The Mets had no use for pitcher Jeff Tam two years ago, but in the eyes of the Athletics, he cut the perfect profile. Under general manager Billy Beane the A's favor a statistical evaluation of talent. Beane and his staff noted that Tam had a better than two-to-one ratio of ground balls to fly balls and low rates of home runs and walks per nine innings. Score another one for the Beane counters. Tam, signed as a minor league free agent, has become a valuable part of the Oakland bullpen, appearing in a team-high 70 games last year with a 3.01 ERA for the blue-light price of $350,000.

The A's are the Antiques Roadshow of baseball, a low-budget production that recognizes the treasures in other people's junk. Their minor league free-agent steals have included Tam, Geronimo Berroa, Buddy Groom, Gil Heredia, Matt Stairs and Billy Taylor, while the cache from trades includes Jason Isringhausen, Cory Lidle, Terrence Long and Jim Mecir. Oakland won the second-most games in baseball last year (102) with the second-lowest payroll ($34 million).

Beane's philosophy is simple: Give him pitchers who throw strikes and keep the ball in the park and hitters who draw walks to ring up high on-base percentages. "We're not as quick to judge initial failure," Beane says. "The strengths that we're looking for have to play out over time. If you watch someone for 20 at bats and put a label on him, you're making a big mistake."

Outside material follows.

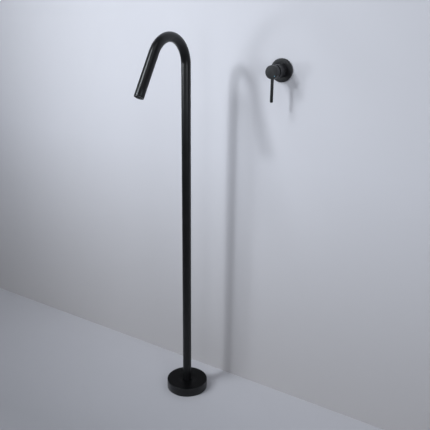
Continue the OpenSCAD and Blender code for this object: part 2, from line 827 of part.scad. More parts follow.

Oakland drew the most walks in the AL and issued the fewest last year, piling up differentials of 200 walks and 239 runs. The Athletics came within one infamous step of the ALCS -- Jeremy Giambi's nonslide in the pivotal third game of a Division Series loss to the Yankees. Giambi's big brother, Jason, the ultimate Beane player, then took his league-best .477 on-base percentage and clubhouse presence to the Yankees, while outfielder and leadoff hitter Johnny Damon sprinted to Boston. The two free agents scored 25% of Oakland's runs.

So Beane whipped out his trusty on-base slide rule and traded for Rangers first base prospect Carlos Peña and (by way of the Mets) Yankees DH David Justice. "I'm very aware of the philosophy here as far as patience at the plate," says Peña, who had a solid .361 OBP in a 22-game trial with Texas last year while living and learning under the roof of Alex Rodriguez, who took him in as a boarder. "That's the way I've always hit. It's a perfect fit."

Justice will be 36 on April 14 and is coming off an awful year in which he hit .241 (.333 OBP) and continued to spend so much time in the trainers' room that he should have been charged rent. He hasn't played in 150 games in a season since he was 27, and he's missed an average of 45 games a year since 1994.

The A's still have Jermaine Dye, who drove in 59 runs in 61 games after Beane picked Kansas City's pocket again in a midseason trade, and third baseman Eric Chavez, who busted loose with a huge second half (.340, 21 homers, 68 RBIs after the All-Star break). Whether the A's get a third crack at taking out the Yankees in October may come down to how well they replace Giambi and Damon, even if Chavez claims that Giambi's leadership role has been exaggerated.

"Jason wasn't too vocal," Chavez says. "[Manager] Art [Howe] would go to Jason and say, 'Maybe you should have a team meeting.' And Jason would go, 'Aw, Skip, do I have to?' He was very quiet. People are making too much out of that.

"What we'll miss is that Jason was so good at getting on base. Even if he didn't get a hit, he'd get his two or three walks. One thing Jason did was carry the team. Me, Miggy [Miguel Tejada], David Justice, Jermaine. ... One of us has to emerge as that consistent go-to guy."